TRI removes the need for intensive operator input, reducing processor bias and improving efficiency. The TRI processing flow provides robust, data-driven mitigation of acquisition artifacts, noise contamination, and false positives. In this way, it provides not only locations but meaningful amplitudes as well. Using transparent statistics, the workflow also provides statistical confidence that events are not false positives.

The radiation of P and S energy from a frac is imaged with the elastic wave equation on the left. The frac plane and radiation direction need only minor interpretation to arrive at the seismic moment tensor diagram depicted on the right.

Beyond providing accurate event locations, the real power of imaging the seismic frac radiation pattern is the ability to fully characterize the event failure mechanism. The radiation of P and S energy from the frac encodes the azimuth and dip of the frac into the wavefield. The moment tensor is directly retrieved from these images to measure the subsurface stress regime. Drilling direction and frac connectivity can be understood with this information.

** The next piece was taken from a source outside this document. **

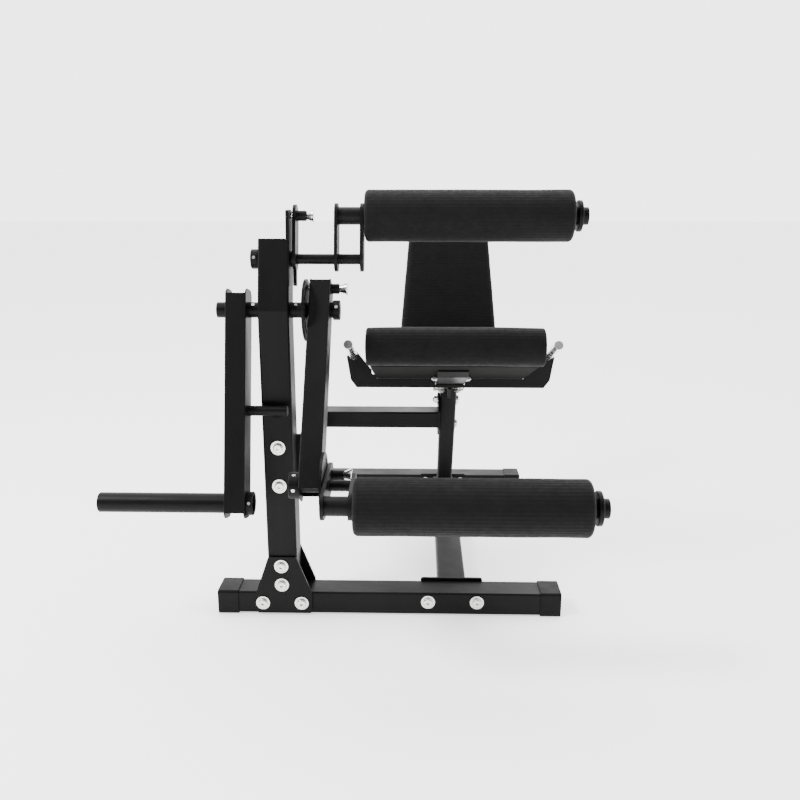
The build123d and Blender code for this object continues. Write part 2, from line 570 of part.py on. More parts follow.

To handle the compute-heavy wave-equation imaging, Spectraseis has developed software to run on graphical processing unit clusters that use thousands of cores in parallel. The runtime for a typical TRI volume has been reduced from weeks to hours as a result. Elastic propagation and imaging codes are running near theoretical throughput maximums. Having reached hardware limitations, the company is now working on domain-decomposition strategies that promise extremely high processing speeds for microseismic data, opening the way to TRI imaging in real time.

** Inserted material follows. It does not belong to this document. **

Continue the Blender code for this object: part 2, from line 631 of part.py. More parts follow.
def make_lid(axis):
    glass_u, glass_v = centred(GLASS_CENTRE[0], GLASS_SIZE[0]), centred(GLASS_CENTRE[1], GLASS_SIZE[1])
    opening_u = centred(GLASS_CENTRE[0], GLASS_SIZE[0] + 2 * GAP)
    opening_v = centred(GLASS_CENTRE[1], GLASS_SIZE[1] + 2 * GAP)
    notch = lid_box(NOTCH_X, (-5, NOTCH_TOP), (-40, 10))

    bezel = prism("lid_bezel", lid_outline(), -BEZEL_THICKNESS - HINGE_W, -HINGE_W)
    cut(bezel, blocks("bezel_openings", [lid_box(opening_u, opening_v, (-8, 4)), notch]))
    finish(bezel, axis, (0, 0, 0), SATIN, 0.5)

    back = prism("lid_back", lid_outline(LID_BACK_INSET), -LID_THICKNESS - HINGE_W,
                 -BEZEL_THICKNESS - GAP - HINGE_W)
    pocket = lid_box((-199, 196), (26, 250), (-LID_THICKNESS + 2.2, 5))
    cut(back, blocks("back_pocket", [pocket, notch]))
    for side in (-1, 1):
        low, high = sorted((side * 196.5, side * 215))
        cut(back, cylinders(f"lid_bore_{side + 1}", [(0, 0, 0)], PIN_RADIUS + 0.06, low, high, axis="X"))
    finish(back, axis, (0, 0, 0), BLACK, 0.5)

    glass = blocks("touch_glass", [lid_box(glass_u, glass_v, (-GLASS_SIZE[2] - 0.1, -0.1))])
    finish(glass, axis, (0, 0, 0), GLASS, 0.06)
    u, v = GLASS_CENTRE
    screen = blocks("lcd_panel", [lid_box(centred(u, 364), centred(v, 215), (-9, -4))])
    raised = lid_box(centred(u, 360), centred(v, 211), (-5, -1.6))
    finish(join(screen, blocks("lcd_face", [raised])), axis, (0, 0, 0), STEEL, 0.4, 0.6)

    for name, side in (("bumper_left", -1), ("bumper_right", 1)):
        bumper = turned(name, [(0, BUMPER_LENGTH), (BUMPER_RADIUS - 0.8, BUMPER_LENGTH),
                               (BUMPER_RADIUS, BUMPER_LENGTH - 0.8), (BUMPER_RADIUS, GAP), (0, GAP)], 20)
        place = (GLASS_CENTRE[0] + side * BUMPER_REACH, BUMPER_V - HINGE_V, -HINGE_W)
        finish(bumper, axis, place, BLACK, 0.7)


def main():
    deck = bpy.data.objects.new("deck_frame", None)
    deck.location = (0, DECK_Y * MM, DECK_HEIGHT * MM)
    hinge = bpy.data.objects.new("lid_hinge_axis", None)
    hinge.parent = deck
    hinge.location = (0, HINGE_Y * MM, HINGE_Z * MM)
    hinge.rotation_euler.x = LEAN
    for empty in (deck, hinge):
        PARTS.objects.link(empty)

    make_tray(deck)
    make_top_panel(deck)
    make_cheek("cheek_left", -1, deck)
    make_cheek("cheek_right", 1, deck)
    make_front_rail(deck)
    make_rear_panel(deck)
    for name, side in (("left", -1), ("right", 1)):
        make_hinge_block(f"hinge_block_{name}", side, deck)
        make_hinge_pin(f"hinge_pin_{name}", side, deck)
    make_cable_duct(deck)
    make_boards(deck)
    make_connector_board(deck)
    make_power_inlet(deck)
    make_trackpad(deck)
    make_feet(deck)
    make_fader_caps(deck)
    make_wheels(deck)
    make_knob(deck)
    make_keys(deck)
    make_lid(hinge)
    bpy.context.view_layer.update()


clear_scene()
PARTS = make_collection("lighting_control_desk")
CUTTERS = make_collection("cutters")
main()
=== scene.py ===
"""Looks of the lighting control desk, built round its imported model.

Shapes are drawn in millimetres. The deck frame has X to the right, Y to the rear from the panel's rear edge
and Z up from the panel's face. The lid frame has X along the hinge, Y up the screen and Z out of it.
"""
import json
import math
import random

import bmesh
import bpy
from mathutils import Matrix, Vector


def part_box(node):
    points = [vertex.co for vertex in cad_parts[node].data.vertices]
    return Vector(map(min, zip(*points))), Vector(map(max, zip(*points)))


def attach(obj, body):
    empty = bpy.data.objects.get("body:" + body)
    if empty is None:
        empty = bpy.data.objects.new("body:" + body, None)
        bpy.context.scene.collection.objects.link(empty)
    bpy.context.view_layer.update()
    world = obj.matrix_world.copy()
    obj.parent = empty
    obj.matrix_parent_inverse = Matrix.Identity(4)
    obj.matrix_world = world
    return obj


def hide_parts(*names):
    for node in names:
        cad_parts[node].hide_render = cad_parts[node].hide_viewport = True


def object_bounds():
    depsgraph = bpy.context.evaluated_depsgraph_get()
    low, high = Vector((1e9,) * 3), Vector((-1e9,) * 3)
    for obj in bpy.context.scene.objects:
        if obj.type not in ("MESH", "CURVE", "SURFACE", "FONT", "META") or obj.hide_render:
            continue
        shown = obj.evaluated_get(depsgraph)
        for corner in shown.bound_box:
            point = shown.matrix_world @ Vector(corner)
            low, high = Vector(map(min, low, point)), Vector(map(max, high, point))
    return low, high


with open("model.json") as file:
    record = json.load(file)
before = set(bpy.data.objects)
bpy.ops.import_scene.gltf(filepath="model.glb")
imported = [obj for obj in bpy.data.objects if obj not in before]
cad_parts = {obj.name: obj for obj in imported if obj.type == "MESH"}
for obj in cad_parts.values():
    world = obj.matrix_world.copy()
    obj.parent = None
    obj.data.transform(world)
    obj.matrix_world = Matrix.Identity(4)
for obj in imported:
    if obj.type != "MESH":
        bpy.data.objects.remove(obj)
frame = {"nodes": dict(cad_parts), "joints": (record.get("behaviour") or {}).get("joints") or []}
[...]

Elastic processing is the natural domain for handling multimode data generated by fracturing rocks. It is a natural evolution for microseismic to capitalize on the power of migration methods. The result is a step-change in the potential value of microseismic frac data to the working engineer.

By delivering richer, more accurate, and more robust imaging, this technology adds confidence to SRV calculations and reliable frac characterization results for more efficient and profitable resource development.